Release Date: October 27
Warrior is a film with one question to ask: what does forgiveness cost? And the answer is much closer to the Christian faith than most viewers would expect.
Warrior is the story of two brothers and their close association with martial sports.
Joel Edgerton and Tom Hardy play men who chose opposite parents in the bitter break-up of a family. Brendan Conlon (Edgerton) stayed with his drunken father, hoping he would receive the encouragement he longed for.
Tommy Conlon (Hardy) left with his abused mother, only to watch her die in poverty. More than a decade later Tommy returns home from a stint in the marines. He sets about working his way into a mixed martial arts tournament to help the wife of a deceased comrade. Meantime Brendan has becomes a physics teacher struggling to keep his family in their home after life-saving surgery for his baby daughter. When the bank threatens to foreclose, Brendon sets his sites on the same tournament Tommy has entered, setting the scene for a clash of hopes and a personal confrontation.

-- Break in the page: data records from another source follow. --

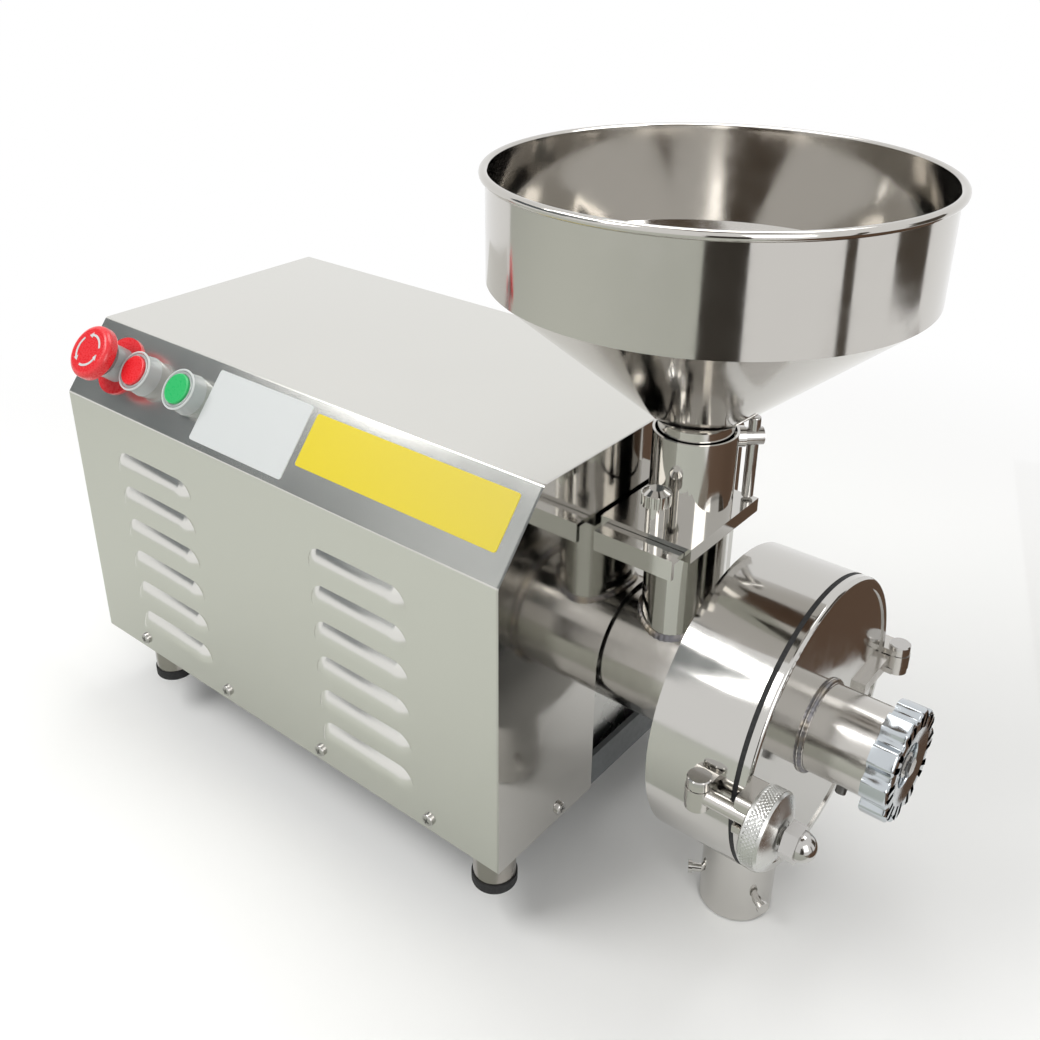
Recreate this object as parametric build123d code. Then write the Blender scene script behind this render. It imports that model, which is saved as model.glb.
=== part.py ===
from build123d import *
import math
import os

# Electric stone mill. Millimetres, +Z up, +X along the shaft towards the handwheel.
# Origin: on the table, below the shaft axis, under the outer face of the right end plate.

# Clearances
SEAT_GAP = 0.3
RUN_GAP = 0.08
THREAD_GAP = 0.06

# How far a cut runs past the face it opens
CUT_PAST = 1.0

# Housing
HOUSING_L = 420.0
FRONT_Y = -143.0
BACK_Y = 129.0
SHEET = 1.5
FOOT_H = 26.0
SHOULDER_H = 210.5
TOP_H = 258.5
TOP_FRONT_Y = -103.0
TOP_BACK_Y = 100.0
BEND_R = 3.0
SHAFT_H = 97.0

HOUSING_Z = FOOT_H
SHAFT_Z = HOUSING_Z + SHAFT_H
SHOULDER_Z = HOUSING_Z + SHOULDER_H
TOP_Z = HOUSING_Z + TOP_H

# Louvres on the front wall
LOUVRE_LEFT_IN = 97.0
LOUVRE_COLUMNS = (-HOUSING_L + LOUVRE_LEFT_IN, -115.0)
LOUVRE_ROWS = 6
LOUVRE_PITCH = 27.8
LOUVRE_FIRST_H = 27.0
LOUVRE_L = 88.0
LOUVRE_H = 14.0
LOUVRE_RISE = 5.0
LOUVRE_TAPER = 42.0

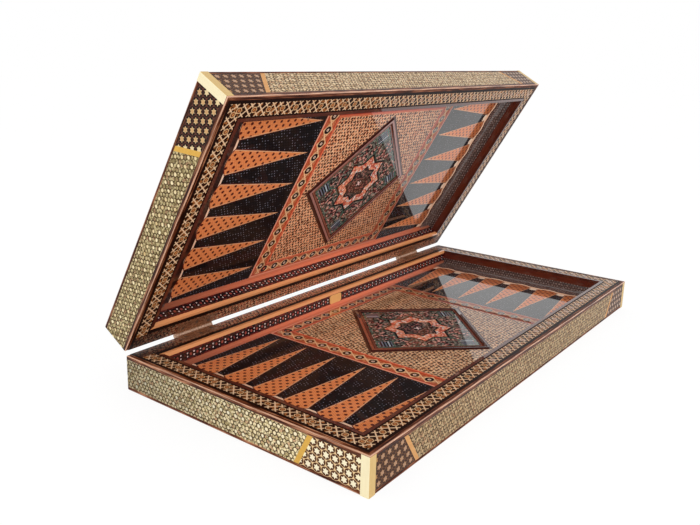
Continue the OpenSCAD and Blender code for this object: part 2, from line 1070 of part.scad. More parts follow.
lid_place() wall_khatam();  // lid_wall_khatam
lid_place() star_panels();  // lid_star_panels
lid_place() slant_strips();  // lid_slant_strips
lid_place() corner_posts();  // lid_corner_posts
lid_place() inner_wood();  // lid_inner_wood
lid_place() inner_khatam();  // lid_inner_khatam
lid_place() points();  // lid_points
lid_place() point_ground();  // lid_point_ground
lid_place() orange_strips();  // lid_orange_strips
lid_place() field();  // lid_field
lid_place() eye_borders();  // lid_eye_borders
lid_place() eye_rings();  // lid_eye_rings
lid_place() medallion_frame();  // lid_medallion_frame
lid_place() medallion_ground();  // lid_medallion_ground
lid_place() medallion_star();  // lid_medallion_star
leaf(-hinge_x, 0);  // left_hinge_base_leaf
lid_place() leaf(-hinge_x, 1);  // left_hinge_lid_leaf
hinge_pin(-hinge_x);  // left_hinge_pin
leaf(hinge_x, 0);  // right_hinge_base_leaf
lid_place() leaf(hinge_x, 1);  // right_hinge_lid_leaf
hinge_pin(hinge_x);  // right_hinge_pin
hinge_screws();  // base_hinge_screws
lid_place() hinge_screws();  // lid_hinge_screws
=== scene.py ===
"""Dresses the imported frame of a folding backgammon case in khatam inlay, wood, bone and lacquer."""

import json
import math
from functools import partialmethod

import bmesh
import bpy
from mathutils import Matrix, Vector


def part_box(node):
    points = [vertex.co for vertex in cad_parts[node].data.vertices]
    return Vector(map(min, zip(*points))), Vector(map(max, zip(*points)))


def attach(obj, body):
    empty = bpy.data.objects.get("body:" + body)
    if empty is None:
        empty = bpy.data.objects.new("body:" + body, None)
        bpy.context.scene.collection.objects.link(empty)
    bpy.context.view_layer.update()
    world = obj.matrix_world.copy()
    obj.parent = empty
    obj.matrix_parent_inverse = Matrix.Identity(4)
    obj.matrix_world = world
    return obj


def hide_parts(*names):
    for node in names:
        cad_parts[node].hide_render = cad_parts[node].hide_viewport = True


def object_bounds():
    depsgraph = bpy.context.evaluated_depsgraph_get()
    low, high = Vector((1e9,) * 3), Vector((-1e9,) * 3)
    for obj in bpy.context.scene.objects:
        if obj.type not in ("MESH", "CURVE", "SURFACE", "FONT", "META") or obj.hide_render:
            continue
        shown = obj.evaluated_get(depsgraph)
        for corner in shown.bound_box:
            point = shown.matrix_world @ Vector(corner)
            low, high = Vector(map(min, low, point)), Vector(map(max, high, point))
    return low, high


bl_info = {
    "name": "Folding Backgammon Case",
    "version": (1, 0, 0),
    "blender": (4, 5, 0),
    "location": "3D View > Sidebar > Case",
    "description": "Khatam inlay, woods, bone, brass and lacquer for a folding backgammon case",
    "category": "Object",
}

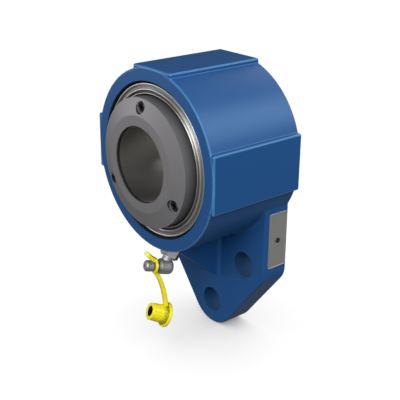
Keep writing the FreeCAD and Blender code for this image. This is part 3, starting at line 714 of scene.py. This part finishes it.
def fitting_axes() -> np.ndarray:
    """The grease nipple's frame as rows: level across it, back into it, and up."""
    back = -np.array(NIPPLE_OUT)
    across = np.array([back[1], -back[0], 0.0])
    across /= np.linalg.norm(across)
    return np.array([across, back, np.cross(across, back)])


@dataclass(frozen=True)
class GrubScrews:
    """The collar's three grub screws, threaded and with hexagon sockets."""

    circle_radius: float = 31.0
    angles: tuple[float, ...] = (90.0, 210.0, 330.0)
    head_y: float = -67.5
    length: float = 14.5
    radius: float = 2.95
    pitch: float = 1.0
    thread_depth: float = 0.55
    flank_slope: float = 1.25
    crest_flat: float = 0.12
    flats: float = 3.0
    socket_depth: float = 3.5
    socket_lead: float = 0.28
    mouth_radius: float = 1.85
    face_radius: float = 2.35
    tip_radius: float = 2.1
    cup_depth: float = 0.5
    places: int = 60
    rows_per_turn: int = 7

    def one(self) -> np.ndarray:
        """Rings of one screw along its own axis.

        A ring's radius is that of a screw thread: the outer radius less the thread's depth
        times a triangle wave, which goes once round as the ring moves on by one pitch. Cones
        at both ends cut it off. The rings then turn in over the face to the hexagon socket.

        Returns:
            Points by ring and by angle: across, along the screw, and up.
        """
        turn = full_turn(self.places)[None, :]
        count = int(self.length / self.pitch * self.rows_per_turn)
        along = np.linspace(self.length, 0.0, count)[:, None]
        wave = np.abs((along / self.pitch - turn / (2 * math.pi)) % 1.0 - 0.5) * 2
        groove = np.clip(wave * self.flank_slope - self.crest_flat, 0.0, 1.0)
        thread = self.radius - self.thread_depth * groove
        cones = np.minimum(self.face_radius + along, self.tip_radius + self.length - along)
        flank = np.minimum(thread, cones)
        socket = hexagon(turn, self.flats)
        mouth = np.maximum(socket, self.mouth_radius)
        cup, deep = np.full_like(socket, self.tip_radius * 0.5), self.socket_depth
        rings = [(cup, self.length - self.cup_depth), (flank, along), (mouth, 0.0),
                 (socket, self.socket_lead), (socket, deep), (socket * 0.3, deep + 0.3)]
        radius = np.vstack([ring for ring, _ in rings])
        height = np.vstack([np.atleast_2d(place) for _, place in rings])
        return turned(radius, height, turn)

    def middles(self) -> list[Point]:
        """The middle of each screw's outer end."""
        return [(self.circle_radius * x, self.head_y, self.circle_radius * z)
                for x, z in circle(np.radians(self.angles)).tolist()]

    def build(self) -> bpy.types.Object:
        """Sets the three screws in the collar as one piece."""
        rings = self.one()
        screws = [joined(rings + middle) for middle in self.middles()]
        piece = shape("threaded_grub_screws", screws, 28.0)
        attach(piece, "rotor")
        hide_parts("collar_screws")
        return piece


@dataclass(frozen=True)
class BlankPlate:
    """The nameplate, left blank inside its raised border."""

    middle: Point = (42.8, -7.9, -45.6)
    half_width: float = 6.5
    half_height: float = 16.4
    thickness: float = 0.60
    border: float = 0.75
    sink: float = 0.14
    bevel: float = 0.12
    corner: float = 0.9
    hole: float = 1.0
    hole_rim: float = 1.6
    places: int = 160

    def ring(self) -> np.ndarray:
        """A circle of radius 1 whose points all lie off the plate's two middle lines."""
        return circle(full_turn(self.places) + math.pi / self.places)

    def outline(self, inset: float) -> np.ndarray:
        """Rounded rectangle, by angle.

        A point starts on a circle of the corner's radius and is moved out by the straight
        half-lengths, each with the sign of the circle's point on that axis. Near an axis the
        move is in proportion to the point's distance from it, which fills the straight sides.

        Args:
            inset: how far inside the plate's edge it runs.

        Returns:
            Points by angle: across and up.
        """
        corner = max(self.corner - inset, 0.2)
        straight = np.array([self.half_width, self.half_height]) - inset - corner
        ring = self.ring()
        swell = np.sign(ring) * np.minimum(1.0, np.abs(ring) * 6.0)
        return ring * corner + swell * straight

    def build(self) -> bpy.types.Object:
        """Makes the plate: its rings run over the front, through the hole and along the back."""
        hole, bevel = self.hole * self.ring(), self.bevel
        top, low = self.thickness, self.thickness - self.sink
        rings = [(self.outline(0.0), 0.0), (self.outline(0.0), top - bevel),
                 (self.outline(bevel), top), (self.outline(self.border - bevel), top),
                 (self.outline(self.border + bevel / 2), low), (self.hole_rim * hole, low),
                 (hole, low), (hole, 0.0)]
        grid = np.stack([np.column_stack([np.full(self.places, rise), ring])
                         for ring, rise in rings]) + self.middle
        piece = shape("blank_nameplate", [joined(grid, hollow=True)], 30.0)
        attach(piece, "base")
        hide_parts("nameplate")
        return piece


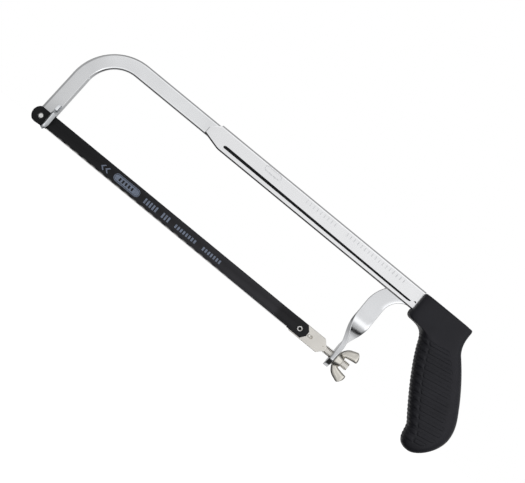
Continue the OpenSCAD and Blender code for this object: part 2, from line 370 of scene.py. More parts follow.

It’s hard not to measure Warrior against The Fighter given the ringside setting and the brothers who fill the foreground. Sadly, this latest release suffers from the comparison with a much slower pace and a slightly too predictable plot. The focus on mixed martial arts (the current American obsession) over boxing isn’t enough to set it apart and writer / director Gavin O’Connor’s decision to go with close-ups for the action scenes emphasises the impacts but makes it hard to follow what’s going on. However Warrior wins over The Fighter in tackling a spiritual topic less familiar to fight films.
Nick Nolte plays Brendan and Tommy’s father, a reformed drunk responsible for the ruin of his family. He has spent close to three years sober and is in the process of reforming his life. A pill-popping Tommy laughs in his face when he discovers that journey has led his dad to God:
“So you found God, huh? That’s awesome. Mum kept calling for him but it didn’t do any good. Guess Jesus was down the mill forgiving all the drunks. She spent her time coughing up blood while I was rubbing her down with holy water because she didn’t have insurance. So much for your pal Jesus. I’m glad you’re sorry dad, that’s great. I think I liked you better as a drunk.”
Warrior shows how hard forgiveness can be for those who are still suffering from the sins of others. What will it take for characters to let go of the pain that is imprisoning them as much as the people they have learned to hate? In Warrior’s case it seems the embittered Tommy has to come to the position where he can see that the people he’s holding out on are as broken as he is. This is the Christian attitude to forgiveness in one knockout punch: how can we hold back mercy from others when we’re so desperately in need of it ourselves?